* begin Information shown *

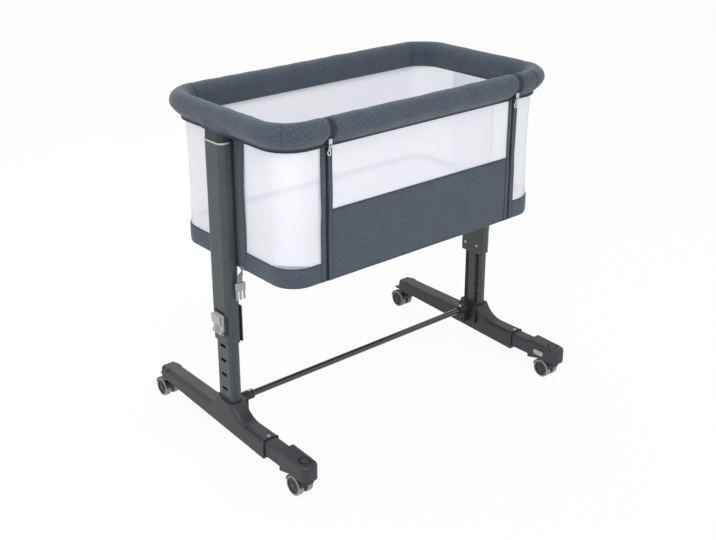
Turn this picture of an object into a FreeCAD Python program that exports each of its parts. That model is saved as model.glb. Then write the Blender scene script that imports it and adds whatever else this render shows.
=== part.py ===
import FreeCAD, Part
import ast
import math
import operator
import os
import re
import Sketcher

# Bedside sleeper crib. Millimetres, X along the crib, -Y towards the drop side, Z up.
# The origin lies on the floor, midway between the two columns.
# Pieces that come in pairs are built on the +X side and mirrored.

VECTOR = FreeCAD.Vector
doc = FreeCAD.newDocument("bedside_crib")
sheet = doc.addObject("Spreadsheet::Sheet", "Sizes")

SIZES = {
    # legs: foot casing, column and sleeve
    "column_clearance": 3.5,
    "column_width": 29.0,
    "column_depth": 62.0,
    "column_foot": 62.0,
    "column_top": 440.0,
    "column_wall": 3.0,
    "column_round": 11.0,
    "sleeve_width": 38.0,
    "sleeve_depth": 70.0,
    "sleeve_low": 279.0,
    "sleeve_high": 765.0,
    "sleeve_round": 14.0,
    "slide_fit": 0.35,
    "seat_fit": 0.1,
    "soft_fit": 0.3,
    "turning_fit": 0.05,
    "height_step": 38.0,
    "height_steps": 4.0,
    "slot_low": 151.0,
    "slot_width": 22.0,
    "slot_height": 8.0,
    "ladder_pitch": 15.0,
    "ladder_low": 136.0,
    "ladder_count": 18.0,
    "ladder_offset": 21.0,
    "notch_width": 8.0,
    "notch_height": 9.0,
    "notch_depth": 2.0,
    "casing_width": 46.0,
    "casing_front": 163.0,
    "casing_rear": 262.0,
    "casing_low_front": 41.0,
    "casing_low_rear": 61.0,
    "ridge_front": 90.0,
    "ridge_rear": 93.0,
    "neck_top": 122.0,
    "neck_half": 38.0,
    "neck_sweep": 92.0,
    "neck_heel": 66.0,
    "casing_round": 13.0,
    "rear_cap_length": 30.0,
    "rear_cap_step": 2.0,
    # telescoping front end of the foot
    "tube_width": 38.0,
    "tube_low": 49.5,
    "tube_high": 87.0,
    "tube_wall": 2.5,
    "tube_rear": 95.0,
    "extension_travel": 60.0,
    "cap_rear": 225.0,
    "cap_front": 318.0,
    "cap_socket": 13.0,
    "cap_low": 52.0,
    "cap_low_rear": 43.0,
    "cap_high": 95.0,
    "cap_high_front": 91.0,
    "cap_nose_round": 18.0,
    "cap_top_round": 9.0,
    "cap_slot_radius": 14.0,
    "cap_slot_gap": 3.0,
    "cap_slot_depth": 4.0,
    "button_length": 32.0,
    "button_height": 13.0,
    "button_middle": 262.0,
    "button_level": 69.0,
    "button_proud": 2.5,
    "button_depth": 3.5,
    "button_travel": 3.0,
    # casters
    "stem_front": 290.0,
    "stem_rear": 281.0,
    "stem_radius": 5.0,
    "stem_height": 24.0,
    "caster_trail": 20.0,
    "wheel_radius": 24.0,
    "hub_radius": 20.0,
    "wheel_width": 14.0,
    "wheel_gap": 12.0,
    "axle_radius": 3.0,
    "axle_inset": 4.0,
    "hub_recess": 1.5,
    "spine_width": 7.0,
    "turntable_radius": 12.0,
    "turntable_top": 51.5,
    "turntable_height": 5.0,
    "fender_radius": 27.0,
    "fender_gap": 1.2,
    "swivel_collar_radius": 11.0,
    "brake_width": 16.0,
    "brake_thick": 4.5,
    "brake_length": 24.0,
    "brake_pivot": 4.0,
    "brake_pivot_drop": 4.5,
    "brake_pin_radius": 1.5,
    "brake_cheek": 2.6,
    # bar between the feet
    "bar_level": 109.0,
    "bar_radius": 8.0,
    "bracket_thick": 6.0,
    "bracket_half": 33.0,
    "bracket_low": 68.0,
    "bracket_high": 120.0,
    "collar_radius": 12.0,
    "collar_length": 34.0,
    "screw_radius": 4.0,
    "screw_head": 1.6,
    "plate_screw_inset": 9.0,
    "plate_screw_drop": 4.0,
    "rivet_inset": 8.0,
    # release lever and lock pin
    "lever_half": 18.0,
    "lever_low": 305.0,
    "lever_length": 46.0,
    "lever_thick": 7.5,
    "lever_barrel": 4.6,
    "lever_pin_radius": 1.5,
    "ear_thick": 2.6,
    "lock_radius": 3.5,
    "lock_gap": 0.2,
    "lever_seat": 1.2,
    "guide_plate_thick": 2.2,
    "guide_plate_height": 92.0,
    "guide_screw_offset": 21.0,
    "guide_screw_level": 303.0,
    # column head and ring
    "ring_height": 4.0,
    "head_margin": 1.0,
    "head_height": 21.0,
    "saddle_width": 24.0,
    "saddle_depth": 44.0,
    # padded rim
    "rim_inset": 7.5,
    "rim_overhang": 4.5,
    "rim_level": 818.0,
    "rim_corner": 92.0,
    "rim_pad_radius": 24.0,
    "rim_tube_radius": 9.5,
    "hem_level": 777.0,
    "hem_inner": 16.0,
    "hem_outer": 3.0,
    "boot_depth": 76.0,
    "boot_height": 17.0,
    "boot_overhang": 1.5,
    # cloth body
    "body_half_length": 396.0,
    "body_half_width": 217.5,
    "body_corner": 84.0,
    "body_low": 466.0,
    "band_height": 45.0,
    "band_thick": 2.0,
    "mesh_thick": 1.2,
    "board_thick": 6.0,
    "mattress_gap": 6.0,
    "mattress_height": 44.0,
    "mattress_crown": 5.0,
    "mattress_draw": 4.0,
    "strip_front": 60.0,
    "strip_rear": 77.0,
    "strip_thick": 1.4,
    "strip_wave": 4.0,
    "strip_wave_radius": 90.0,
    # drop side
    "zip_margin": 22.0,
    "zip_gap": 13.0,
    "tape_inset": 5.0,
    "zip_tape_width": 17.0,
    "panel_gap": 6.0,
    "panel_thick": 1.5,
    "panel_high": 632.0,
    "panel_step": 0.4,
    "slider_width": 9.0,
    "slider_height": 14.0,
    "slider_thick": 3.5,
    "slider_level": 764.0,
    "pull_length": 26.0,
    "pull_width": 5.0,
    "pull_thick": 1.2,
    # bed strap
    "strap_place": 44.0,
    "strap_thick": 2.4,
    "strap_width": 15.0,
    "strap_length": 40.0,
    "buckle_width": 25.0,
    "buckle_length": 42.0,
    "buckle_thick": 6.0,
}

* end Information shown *
* begin Information shown *

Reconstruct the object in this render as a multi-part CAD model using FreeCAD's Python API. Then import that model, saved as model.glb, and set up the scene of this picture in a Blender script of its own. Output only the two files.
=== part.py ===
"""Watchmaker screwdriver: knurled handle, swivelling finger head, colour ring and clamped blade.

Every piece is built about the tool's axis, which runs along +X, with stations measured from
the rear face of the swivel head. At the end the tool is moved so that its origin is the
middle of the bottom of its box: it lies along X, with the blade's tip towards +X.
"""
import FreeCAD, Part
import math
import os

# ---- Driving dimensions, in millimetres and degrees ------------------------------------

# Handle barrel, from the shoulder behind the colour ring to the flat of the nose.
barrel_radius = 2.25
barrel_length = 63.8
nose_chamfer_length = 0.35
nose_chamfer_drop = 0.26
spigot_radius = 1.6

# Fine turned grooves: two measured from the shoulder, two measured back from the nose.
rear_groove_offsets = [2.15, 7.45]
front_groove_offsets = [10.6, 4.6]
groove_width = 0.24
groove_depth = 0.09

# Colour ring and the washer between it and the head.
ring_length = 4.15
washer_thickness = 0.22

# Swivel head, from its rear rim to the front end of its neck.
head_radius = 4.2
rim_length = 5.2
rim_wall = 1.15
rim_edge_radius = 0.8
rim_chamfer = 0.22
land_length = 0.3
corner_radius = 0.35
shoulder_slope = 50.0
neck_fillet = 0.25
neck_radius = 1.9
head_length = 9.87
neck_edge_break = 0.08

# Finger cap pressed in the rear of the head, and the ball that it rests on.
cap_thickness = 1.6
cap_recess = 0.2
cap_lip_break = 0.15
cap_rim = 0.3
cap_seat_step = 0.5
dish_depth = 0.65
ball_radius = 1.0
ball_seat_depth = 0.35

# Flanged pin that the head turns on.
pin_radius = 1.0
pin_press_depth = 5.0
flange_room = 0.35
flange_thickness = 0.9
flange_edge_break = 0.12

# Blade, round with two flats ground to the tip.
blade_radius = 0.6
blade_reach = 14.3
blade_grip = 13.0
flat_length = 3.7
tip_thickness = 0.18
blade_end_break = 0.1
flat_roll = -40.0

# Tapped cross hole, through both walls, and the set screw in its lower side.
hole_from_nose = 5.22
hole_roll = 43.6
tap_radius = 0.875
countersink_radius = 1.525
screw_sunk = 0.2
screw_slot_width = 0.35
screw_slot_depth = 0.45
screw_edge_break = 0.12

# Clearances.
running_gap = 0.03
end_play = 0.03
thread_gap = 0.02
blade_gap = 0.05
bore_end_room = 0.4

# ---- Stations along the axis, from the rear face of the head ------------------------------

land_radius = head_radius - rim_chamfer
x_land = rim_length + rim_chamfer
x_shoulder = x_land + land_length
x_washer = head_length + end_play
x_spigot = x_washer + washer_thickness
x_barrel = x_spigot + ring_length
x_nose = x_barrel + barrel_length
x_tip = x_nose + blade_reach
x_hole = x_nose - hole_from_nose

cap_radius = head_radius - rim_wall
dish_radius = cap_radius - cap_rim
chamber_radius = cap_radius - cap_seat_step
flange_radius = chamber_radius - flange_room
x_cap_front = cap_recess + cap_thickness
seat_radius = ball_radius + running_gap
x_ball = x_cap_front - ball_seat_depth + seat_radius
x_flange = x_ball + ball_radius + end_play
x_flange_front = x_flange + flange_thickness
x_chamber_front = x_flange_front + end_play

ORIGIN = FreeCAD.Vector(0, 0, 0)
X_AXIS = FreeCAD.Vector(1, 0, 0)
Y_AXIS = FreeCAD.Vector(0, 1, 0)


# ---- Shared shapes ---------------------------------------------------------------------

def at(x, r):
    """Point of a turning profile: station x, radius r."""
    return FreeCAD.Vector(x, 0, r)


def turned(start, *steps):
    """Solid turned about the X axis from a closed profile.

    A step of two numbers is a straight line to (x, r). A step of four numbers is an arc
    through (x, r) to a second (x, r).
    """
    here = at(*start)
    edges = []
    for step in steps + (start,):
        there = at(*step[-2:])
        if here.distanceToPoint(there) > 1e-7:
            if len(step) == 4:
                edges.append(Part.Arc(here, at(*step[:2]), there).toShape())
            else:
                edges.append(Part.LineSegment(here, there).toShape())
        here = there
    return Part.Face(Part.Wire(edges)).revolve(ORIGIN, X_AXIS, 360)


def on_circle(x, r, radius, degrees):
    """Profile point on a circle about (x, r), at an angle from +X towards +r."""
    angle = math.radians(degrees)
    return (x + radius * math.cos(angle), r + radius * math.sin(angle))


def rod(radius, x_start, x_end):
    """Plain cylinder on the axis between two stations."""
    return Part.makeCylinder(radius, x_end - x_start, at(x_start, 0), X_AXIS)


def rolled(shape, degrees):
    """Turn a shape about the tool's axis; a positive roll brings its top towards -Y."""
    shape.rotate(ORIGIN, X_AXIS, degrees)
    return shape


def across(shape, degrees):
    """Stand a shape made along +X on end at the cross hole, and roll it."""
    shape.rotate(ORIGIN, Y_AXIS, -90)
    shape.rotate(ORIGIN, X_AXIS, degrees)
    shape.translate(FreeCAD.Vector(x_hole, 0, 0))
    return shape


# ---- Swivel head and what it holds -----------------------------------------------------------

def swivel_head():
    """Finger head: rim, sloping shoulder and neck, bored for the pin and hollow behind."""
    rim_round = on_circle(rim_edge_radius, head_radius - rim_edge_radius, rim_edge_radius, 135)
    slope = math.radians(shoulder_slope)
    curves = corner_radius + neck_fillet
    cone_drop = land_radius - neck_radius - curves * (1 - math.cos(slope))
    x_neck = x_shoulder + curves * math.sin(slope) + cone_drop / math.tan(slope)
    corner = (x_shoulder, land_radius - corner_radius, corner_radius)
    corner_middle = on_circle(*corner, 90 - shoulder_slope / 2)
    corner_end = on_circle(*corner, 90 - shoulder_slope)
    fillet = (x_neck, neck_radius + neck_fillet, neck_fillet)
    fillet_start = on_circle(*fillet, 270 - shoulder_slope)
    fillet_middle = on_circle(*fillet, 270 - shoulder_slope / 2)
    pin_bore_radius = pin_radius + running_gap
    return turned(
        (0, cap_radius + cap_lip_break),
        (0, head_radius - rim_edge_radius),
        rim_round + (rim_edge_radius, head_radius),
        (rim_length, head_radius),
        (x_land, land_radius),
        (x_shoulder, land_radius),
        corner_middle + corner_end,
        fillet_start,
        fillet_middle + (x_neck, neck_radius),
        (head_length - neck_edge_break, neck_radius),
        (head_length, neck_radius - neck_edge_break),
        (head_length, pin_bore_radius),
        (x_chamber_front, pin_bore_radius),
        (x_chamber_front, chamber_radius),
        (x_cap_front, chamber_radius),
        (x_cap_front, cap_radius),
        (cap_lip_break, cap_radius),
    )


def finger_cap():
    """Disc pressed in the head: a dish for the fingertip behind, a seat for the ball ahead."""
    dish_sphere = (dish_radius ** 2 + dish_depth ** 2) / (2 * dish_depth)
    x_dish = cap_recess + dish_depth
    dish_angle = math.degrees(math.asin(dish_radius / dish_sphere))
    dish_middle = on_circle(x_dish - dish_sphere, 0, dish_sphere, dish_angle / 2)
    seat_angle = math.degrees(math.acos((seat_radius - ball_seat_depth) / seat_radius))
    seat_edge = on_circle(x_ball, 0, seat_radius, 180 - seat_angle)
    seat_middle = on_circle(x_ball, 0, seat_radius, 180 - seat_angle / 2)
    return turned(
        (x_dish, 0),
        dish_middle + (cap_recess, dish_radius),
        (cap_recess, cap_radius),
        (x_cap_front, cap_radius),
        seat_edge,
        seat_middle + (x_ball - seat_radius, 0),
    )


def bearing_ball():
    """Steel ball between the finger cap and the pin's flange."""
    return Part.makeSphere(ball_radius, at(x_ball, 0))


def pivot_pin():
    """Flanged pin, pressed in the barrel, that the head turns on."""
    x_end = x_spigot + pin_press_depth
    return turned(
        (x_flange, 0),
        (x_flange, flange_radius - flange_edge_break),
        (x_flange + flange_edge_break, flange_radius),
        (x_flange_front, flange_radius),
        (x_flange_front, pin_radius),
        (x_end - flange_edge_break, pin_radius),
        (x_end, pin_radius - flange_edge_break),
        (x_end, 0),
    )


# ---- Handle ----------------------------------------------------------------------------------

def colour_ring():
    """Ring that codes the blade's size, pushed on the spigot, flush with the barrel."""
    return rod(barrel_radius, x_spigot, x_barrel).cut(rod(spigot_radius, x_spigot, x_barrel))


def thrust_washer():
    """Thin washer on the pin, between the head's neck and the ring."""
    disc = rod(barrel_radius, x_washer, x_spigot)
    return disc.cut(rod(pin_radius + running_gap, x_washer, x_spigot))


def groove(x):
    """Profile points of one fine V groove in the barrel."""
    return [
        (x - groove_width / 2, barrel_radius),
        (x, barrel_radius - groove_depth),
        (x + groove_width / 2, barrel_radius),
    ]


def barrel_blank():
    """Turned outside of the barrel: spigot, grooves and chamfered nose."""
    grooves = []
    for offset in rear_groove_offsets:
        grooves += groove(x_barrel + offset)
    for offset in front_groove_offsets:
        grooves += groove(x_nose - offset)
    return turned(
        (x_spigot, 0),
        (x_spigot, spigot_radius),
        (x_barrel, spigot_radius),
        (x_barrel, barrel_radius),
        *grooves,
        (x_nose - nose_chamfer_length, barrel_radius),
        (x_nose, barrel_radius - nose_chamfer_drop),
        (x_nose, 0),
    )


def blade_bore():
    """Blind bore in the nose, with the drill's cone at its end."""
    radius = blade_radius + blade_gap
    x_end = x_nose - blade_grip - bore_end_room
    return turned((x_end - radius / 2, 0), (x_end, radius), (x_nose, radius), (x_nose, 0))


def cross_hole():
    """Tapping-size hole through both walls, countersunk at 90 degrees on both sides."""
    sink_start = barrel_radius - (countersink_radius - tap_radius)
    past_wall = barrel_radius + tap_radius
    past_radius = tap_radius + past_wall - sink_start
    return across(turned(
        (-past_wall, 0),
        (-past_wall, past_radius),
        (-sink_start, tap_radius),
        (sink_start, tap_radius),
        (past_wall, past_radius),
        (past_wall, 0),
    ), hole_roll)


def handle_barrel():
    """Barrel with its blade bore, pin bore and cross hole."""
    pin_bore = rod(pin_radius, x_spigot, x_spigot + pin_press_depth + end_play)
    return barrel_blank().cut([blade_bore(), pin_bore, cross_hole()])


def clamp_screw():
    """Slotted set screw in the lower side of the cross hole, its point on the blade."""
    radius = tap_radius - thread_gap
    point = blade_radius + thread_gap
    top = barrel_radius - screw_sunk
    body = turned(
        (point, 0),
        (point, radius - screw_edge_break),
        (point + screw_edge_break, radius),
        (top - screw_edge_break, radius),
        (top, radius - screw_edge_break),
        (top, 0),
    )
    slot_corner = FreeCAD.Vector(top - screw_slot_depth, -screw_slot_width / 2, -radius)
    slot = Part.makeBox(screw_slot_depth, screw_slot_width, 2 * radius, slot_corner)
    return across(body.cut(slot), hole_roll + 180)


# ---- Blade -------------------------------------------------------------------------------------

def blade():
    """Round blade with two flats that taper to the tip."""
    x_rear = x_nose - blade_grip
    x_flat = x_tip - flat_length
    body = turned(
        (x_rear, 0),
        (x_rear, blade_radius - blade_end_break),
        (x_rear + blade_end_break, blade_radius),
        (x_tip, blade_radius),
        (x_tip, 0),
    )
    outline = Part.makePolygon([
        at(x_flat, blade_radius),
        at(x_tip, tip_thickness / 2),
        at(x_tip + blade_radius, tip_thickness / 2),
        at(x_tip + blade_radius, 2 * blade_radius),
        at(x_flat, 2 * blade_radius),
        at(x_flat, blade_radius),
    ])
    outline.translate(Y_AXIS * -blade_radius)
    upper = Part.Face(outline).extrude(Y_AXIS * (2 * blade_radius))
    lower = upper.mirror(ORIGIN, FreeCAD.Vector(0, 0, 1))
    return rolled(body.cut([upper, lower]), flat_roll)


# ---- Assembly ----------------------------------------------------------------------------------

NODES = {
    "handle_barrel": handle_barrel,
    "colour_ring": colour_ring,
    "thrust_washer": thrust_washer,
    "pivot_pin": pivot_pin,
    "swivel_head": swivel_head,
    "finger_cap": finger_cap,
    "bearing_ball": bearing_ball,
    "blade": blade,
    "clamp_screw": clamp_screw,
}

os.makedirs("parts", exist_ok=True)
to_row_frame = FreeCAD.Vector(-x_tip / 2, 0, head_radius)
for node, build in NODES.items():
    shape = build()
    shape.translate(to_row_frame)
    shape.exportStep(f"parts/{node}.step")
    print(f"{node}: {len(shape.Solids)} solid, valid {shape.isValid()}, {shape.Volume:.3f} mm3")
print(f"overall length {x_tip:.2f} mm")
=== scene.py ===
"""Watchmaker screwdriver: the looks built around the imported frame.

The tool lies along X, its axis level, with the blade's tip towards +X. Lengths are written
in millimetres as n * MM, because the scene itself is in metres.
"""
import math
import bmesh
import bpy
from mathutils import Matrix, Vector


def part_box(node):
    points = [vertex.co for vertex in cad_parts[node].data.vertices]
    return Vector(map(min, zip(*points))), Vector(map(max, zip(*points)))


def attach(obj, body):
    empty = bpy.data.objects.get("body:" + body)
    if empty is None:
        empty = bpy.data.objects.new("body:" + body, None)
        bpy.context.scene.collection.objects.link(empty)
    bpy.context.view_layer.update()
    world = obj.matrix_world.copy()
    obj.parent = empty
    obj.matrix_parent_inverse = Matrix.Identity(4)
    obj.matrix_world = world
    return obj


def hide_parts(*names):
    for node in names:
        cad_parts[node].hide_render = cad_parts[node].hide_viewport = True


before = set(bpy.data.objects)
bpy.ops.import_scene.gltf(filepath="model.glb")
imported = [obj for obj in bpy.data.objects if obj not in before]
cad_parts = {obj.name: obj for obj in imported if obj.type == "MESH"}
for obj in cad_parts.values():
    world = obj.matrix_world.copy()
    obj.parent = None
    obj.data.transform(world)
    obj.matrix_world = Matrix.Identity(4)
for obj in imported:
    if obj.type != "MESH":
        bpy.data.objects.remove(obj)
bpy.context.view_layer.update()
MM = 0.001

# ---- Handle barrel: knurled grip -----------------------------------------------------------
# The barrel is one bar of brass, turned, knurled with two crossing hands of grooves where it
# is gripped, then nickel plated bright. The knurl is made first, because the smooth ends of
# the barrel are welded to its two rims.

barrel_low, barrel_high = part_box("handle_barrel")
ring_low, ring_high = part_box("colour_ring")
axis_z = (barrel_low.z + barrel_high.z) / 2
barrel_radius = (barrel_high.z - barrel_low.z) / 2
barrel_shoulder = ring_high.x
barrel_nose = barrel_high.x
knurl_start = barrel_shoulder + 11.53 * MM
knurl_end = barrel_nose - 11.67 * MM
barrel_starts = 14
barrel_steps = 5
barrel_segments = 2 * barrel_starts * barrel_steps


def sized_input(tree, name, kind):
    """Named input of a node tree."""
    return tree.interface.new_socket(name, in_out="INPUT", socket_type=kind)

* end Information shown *

> _Problem requirements_:
Repeat exactly the lines from the one containing "to_row_frame = FreeCAD.Vector(-x_tip" to the one containing "bpy.context.scene.collection.objects.link(empty)", both lines included, and nothing else.

> _Full output_:
to_row_frame = FreeCAD.Vector(-x_tip / 2, 0, head_radius)
for node, build in NODES.items():
    shape = build()
    shape.translate(to_row_frame)
    shape.exportStep(f"parts/{node}.step")
    print(f"{node}: {len(shape.Solids)} solid, valid {shape.isValid()}, {shape.Volume:.3f} mm3")
print(f"overall length {x_tip:.2f} mm")
=== scene.py ===
"""Watchmaker screwdriver: the looks built around the imported frame.

The tool lies along X, its axis level, with the blade's tip towards +X. Lengths are written
in millimetres as n * MM, because the scene itself is in metres.
"""
import math
import bmesh
import bpy
from mathutils import Matrix, Vector


def part_box(node):
    points = [vertex.co for vertex in cad_parts[node].data.vertices]
    return Vector(map(min, zip(*points))), Vector(map(max, zip(*points)))


def attach(obj, body):
    empty = bpy.data.objects.get("body:" + body)
    if empty is None:
        empty = bpy.data.objects.new("body:" + body, None)
        bpy.context.scene.collection.objects.link(empty)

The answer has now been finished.